On my first visit, we ate in The Can Room, a recent addition adjacent to Motor. Until its recent makeover, The Can Room was known as Café Racer. It’s billed as a drinking room, but actually has a menu that lists, according to our server, approximately 70 percent of the same dishes found on the menu for Motor. The Can Room looks more like a bar than a restaurant: sleek, contemporary, industrial looking with 10 tables, 11 seats at the bar, and an inviting corner with four well-worn leather chairs set around a low table. Heavy metal chairs at the tables required a strong arm to wrestle them into position when we sat down for lunch.

Besides the memorable Mac and Cheese, Motor and The Can Room feature BBQ brisket, pork, hot links, and chicken. In a sandwich, the BBQ pulled pork needed the BBQ sauce to ramp up the flavor of the meat. Like the brisket, the juicy, tender pork had a smoky flavor from the 14-hour roast. They serve this hand-pulled meat on a grilled bun topped with jicama slaw and crisp onion strings. The sandwich didn’t need the slaw; the meat, the sauce, and the onion strips were enough to rate it A-plus.

A side of Roadhouse Beef Chili, Texas-style made without beans, was thick, meaty, rich, delicious. They also put that chili on a baked potato, topped it with cheese, sour cream, and green onions, and call it a meal.

We finished lunch with Backroads Georgia Peach Cobbler. Our server warned us we would need to wait 15 minutes as all the desserts are made to order. This was no run of the mill cobbler. It came from the oven in a cast iron skillet with a scoop of vanilla ice cream starting to melt on top. What we didn’t expect was the caramel sauce mixed with the crumble. That addition transformed the dish from just another cobbler to awesome.

On a second visit, on a cold, blustery day, we ate at Motor next to a window and gazed longingly at the outdoor patio, which overlooks the river.

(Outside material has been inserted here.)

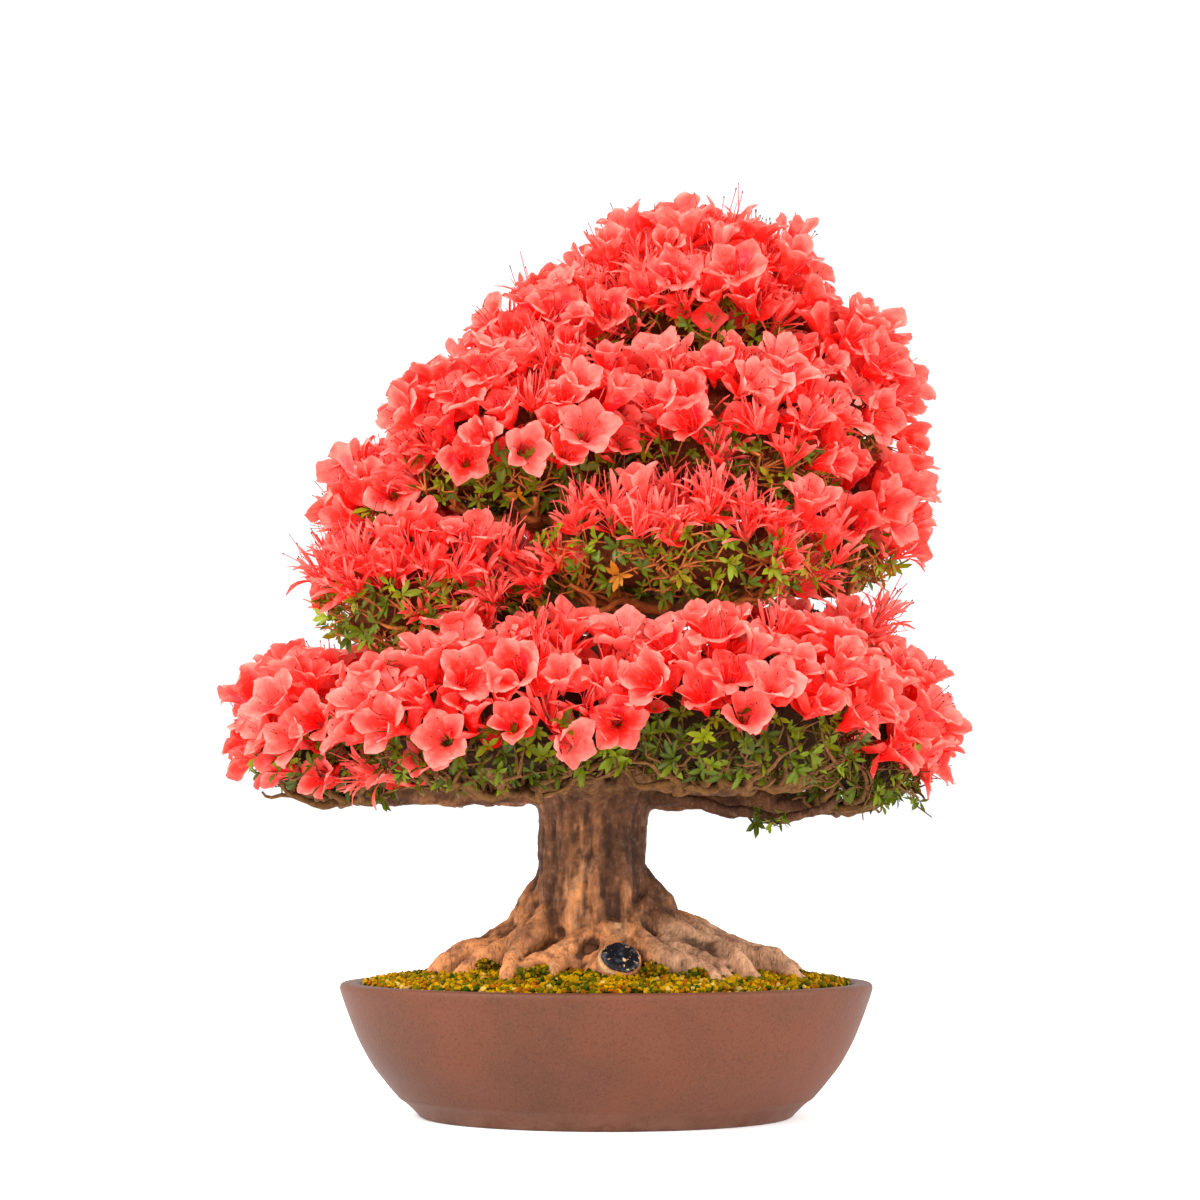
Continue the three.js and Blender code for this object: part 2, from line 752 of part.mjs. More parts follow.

We noted the brisket and the BBQ pulled pork on the menu again, this time, like the chili, piled on a baked potato. For the BBQ Stuffed Potato, abundant pork filled a humongous potato, which overflowed the plate, giving you lunch in a spud.

When Motor advertises American food on their website, they mean it. Mac and Cheese, Stuffed Potatoes, Texas Chili, and Full Throttle Grilled Cheese all shout out its All American style of cooking. Nor are these classic meals designed for light eaters. Grilled Cheese had cheddar, American, provolone, and muenster, plus bacon and tomato, and, a bowl of thick creamy basil soup for dipping. The soup was too delicious to use as a dip; I ate every drop with my spoon. To mix things up, they dropped in a Tex-Mex special, Grilled Chicken Tacos, Cajun marinated, with chipotle slaw, avocado crema, and chopped cilantro. The chicken thigh tasted of the marinade; it balanced nicely with the spicy chipotle flavor in the slaw. The avocado crema bonded the flavors and smoothed the rough edges.

If you come to Motor on a Saturday between 5:00-9:00, you can partake in the all-you-can-eat BBQ special. Another all-you-can-eat special is on Fridays, when they serve the beer-battered Wisconsin Fish Fry with made-from-scratch Southern-style cornbread.

With the emphasis on Southern and All American classic dishes, there’s a lot to like at Motor. To round out your trip after lunch, cross Canal Street and check out the museum. If you haven’t had dessert, come back later for Backroads Georgia Peach Cobbler.